----- Records for the exercise -----
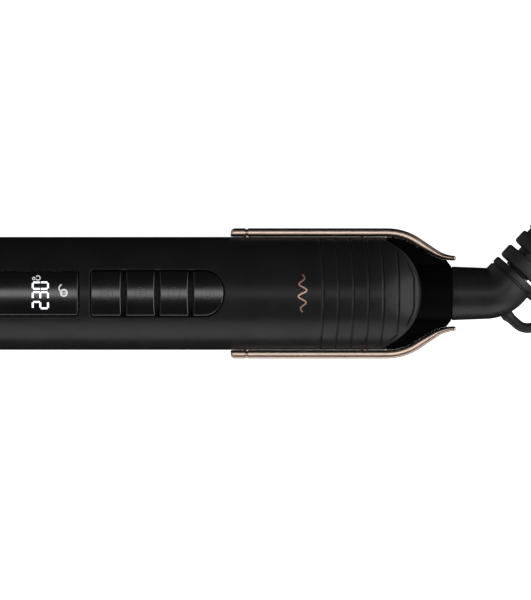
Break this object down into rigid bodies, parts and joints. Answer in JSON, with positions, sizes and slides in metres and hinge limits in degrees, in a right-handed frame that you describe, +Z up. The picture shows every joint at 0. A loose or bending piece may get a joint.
-----
----- Records for the exercise -----
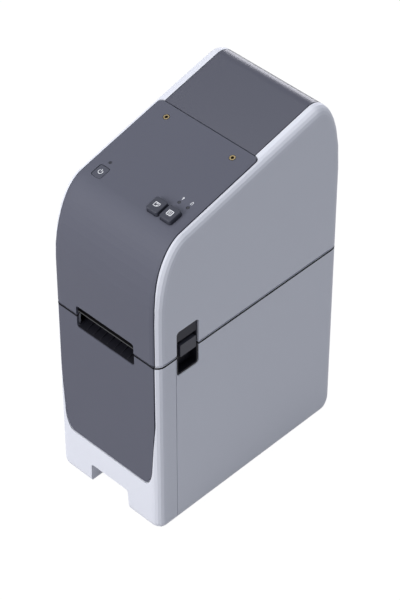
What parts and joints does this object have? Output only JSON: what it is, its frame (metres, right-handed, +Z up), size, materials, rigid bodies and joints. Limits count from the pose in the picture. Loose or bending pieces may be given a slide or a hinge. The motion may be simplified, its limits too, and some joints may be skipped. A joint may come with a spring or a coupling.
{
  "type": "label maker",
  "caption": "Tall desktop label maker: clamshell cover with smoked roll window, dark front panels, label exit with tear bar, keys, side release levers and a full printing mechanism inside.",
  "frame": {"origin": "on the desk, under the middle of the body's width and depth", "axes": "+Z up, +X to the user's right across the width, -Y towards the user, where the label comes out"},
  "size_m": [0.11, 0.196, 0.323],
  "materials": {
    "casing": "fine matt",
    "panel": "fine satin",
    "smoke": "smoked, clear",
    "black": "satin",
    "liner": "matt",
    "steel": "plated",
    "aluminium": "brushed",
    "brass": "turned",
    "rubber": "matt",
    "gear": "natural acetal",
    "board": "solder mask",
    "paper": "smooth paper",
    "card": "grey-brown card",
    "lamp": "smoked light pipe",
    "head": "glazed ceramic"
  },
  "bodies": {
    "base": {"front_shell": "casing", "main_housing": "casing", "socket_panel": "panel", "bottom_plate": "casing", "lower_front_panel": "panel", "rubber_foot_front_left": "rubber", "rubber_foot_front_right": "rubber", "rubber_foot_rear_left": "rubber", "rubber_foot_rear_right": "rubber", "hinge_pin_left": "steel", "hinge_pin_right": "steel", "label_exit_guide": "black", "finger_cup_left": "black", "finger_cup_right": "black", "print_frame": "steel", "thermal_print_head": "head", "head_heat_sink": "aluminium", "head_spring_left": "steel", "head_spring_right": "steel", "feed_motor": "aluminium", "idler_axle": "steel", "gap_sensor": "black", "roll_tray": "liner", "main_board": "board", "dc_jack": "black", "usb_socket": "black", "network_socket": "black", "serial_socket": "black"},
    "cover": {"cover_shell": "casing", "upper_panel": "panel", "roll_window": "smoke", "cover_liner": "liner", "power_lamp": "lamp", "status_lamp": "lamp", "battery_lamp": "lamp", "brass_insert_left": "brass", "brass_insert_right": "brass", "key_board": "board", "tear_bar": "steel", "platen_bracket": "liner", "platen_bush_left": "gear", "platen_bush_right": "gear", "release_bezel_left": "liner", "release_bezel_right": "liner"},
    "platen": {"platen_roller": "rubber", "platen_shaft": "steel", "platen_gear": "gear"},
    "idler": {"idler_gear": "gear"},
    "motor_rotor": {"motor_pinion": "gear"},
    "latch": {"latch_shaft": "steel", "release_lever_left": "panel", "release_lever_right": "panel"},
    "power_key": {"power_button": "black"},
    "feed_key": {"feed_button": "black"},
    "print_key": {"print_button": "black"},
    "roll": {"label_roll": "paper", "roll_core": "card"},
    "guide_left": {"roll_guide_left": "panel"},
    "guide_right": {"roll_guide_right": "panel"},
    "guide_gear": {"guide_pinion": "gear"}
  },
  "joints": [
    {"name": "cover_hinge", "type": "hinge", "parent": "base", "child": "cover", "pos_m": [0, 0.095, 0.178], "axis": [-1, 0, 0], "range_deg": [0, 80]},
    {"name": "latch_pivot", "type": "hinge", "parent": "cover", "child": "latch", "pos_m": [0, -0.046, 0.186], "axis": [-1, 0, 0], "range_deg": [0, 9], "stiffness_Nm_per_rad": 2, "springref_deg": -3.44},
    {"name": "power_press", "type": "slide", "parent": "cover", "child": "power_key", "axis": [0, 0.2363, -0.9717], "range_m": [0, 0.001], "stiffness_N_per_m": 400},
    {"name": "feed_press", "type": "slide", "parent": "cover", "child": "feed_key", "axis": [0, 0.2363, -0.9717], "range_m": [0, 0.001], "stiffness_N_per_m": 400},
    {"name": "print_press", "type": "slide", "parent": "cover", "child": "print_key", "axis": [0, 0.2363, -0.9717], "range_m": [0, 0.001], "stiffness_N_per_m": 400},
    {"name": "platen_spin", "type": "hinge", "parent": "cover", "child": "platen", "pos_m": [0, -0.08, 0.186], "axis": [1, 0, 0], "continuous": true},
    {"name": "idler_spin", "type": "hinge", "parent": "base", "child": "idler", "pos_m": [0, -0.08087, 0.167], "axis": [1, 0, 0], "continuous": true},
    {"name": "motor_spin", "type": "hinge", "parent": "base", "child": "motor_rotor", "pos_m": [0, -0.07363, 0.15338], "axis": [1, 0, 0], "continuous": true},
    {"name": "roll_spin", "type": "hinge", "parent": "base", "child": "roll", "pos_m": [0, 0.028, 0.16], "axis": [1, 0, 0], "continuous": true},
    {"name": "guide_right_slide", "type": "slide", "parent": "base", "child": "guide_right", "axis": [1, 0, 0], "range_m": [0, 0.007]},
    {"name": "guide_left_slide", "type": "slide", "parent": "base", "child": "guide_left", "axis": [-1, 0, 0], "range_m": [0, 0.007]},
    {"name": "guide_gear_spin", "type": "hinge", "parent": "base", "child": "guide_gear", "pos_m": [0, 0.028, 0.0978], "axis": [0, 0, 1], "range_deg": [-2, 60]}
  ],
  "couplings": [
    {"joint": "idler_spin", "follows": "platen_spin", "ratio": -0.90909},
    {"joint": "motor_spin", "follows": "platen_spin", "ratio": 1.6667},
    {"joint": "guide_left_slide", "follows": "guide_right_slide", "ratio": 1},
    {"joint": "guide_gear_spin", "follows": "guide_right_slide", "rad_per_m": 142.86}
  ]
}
-----
----- Records for the exercise -----
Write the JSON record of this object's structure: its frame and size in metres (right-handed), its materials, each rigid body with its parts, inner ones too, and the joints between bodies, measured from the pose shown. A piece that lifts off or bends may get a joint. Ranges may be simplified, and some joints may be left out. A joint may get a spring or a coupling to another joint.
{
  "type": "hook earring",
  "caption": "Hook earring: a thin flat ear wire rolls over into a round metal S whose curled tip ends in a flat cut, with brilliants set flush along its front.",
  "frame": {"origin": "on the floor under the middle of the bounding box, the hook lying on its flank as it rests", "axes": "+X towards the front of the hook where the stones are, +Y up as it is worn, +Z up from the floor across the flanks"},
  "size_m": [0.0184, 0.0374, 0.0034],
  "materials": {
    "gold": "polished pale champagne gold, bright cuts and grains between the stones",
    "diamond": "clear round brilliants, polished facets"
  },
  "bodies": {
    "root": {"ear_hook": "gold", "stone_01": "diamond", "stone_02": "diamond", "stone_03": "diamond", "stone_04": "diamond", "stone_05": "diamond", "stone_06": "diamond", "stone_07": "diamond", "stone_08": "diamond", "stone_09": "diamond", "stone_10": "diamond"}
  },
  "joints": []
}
-----
* _Aim_
Find and copy each line above that includes the string "picture".

* _Result for this exercise_
Break this object down into rigid bodies, parts and joints. Answer in JSON, with positions, sizes and slides in metres and hinge limits in degrees, in a right-handed frame that you describe, +Z up. The picture shows every joint at 0. A loose or bending piece may get a joint.
What parts and joints does this object have? Output only JSON: what it is, its frame (metres, right-handed, +Z up), size, materials, rigid bodies and joints. Limits count from the pose in the picture. Loose or bending pieces may be given a slide or a hinge. The motion may be simplified, its limits too, and some joints may be skipped. A joint may come with a spring or a coupling.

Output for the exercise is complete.